Wednesday morning at about 8:10 a.m. as I drove into town on H-1, I noticed to my horror that a beautiful large dog (reminded me of a Belgian herding dog) lay in the median of the freeway (on the left side), apparently dazed, at the Wai'alae exit. I prayed he would stay there and not move until help arrived, but I didn't know when help would arrive. All the cars were just driving by — I had to stop, I couldn't drive away and hope "someone else" would help.

I pulled my car to the right side of the road and called 911, hoping someone would stop and help me, but no one did.
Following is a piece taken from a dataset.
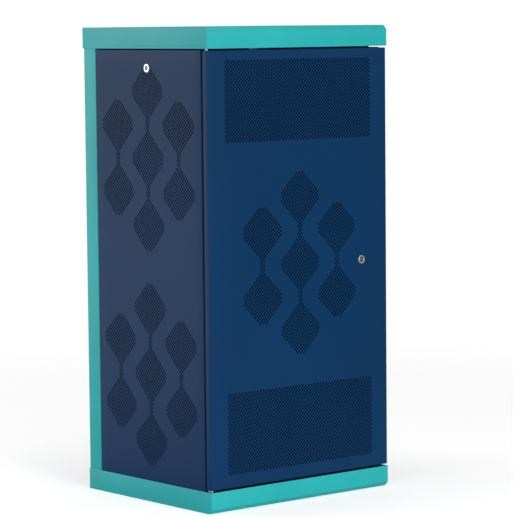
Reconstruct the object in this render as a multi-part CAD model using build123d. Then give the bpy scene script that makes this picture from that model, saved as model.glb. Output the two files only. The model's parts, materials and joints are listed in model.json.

I grabbed some rope from the truck and started to jog on the side of the freeway making sure I was safe — my goal was to save the dog from a terrible death and save a human being from having to experience that trauma.

Thank goodness a police officer drove by and rescued the dog. Upon reflection, however, I ask you, my fellow human beings, why did you not stop? Why did you just continue to drive? Why did you turn away?

Stopping your car, helping an animal, yes, might have caused you to be late for work and traffic to have stopped — but that would have been only momentarily — traffic was not going fast and with sound judgment you could have helped.

Do not turn away when the most innocent in our society need your help.

Dr. AnnaMaria Preston
Honolulu

ENVIRONMENT

STUDENT'S CHALLENGE: RECYCLE, DON'T WASTE

One of the biggest issues people have is that they don't recycle enough. Millions of resources (plastic, glass, paper, etc.) are thrown away only to be left to rot and take up huge amounts of space in landfills.

Wasting shouldn't be a modern habit. If the whole nation could take some time to recycle, then our environment would become cleaner; it would lessen landfills and the need for new resources.

And who wouldn't want cash? Recycling cash-redeemable resources will give consumers some of their money back.

The monthly collection of plastic bottles and aluminum cans and the monthly visits to recycling drop-offs can give an average person $20 to $30. My family accumulates more than $40 worth of cans and bottles every two months.

Some of my high school's classes have recycling bins for bottles. Students always put their bottles in there instead of the trash. If the government can create a mass recycling system with more recycling drop-off sites and green bins next to public and home trash bins, then I'm sure people will recycle more.

C'mon, everyone! We have to start using the most out of our resources. Is it so wrong to recycle?